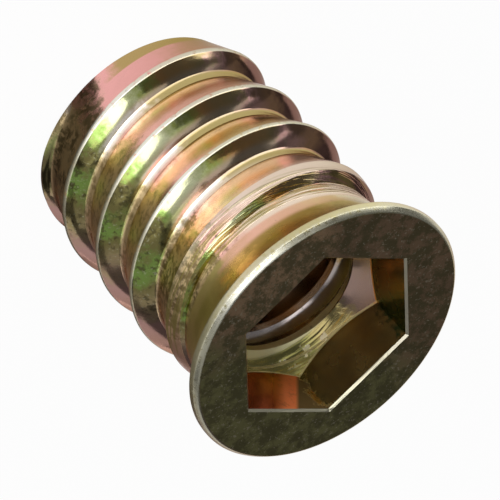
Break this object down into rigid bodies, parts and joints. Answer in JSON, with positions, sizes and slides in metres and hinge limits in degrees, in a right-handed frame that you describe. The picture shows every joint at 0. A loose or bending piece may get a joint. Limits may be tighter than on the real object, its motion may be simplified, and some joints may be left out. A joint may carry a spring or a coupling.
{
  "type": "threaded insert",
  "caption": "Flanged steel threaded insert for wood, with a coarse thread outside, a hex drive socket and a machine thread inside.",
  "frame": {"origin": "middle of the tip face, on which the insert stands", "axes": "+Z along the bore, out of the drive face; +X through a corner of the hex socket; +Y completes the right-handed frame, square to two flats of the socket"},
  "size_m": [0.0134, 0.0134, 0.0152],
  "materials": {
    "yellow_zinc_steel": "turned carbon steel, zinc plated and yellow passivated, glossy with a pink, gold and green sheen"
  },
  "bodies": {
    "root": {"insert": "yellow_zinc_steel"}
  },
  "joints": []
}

Written task
Every line of the data above should be copied exactly.

Answer to this task
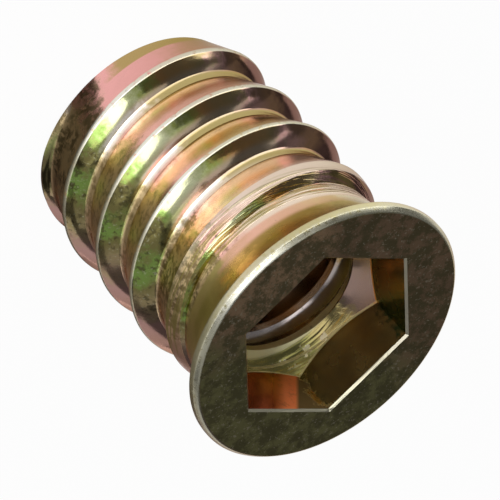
Break this object down into rigid bodies, parts and joints. Answer in JSON, with positions, sizes and slides in metres and hinge limits in degrees, in a right-handed frame that you describe. The picture shows every joint at 0. A loose or bending piece may get a joint. Limits may be tighter than on the real object, its motion may be simplified, and some joints may be left out. A joint may carry a spring or a coupling.
{
  "type": "threaded insert",
  "caption": "Flanged steel threaded insert for wood, with a coarse thread outside, a hex drive socket and a machine thread inside.",
  "frame": {"origin": "middle of the tip face, on which the insert stands", "axes": "+Z along the bore, out of the drive face; +X through a corner of the hex socket; +Y completes the right-handed frame, square to two flats of the socket"},
  "size_m": [0.0134, 0.0134, 0.0152],
  "materials": {
    "yellow_zinc_steel": "turned carbon steel, zinc plated and yellow passivated, glossy with a pink, gold and green sheen"
  },
  "bodies": {
    "root": {"insert": "yellow_zinc_steel"}
  },
  "joints": []
}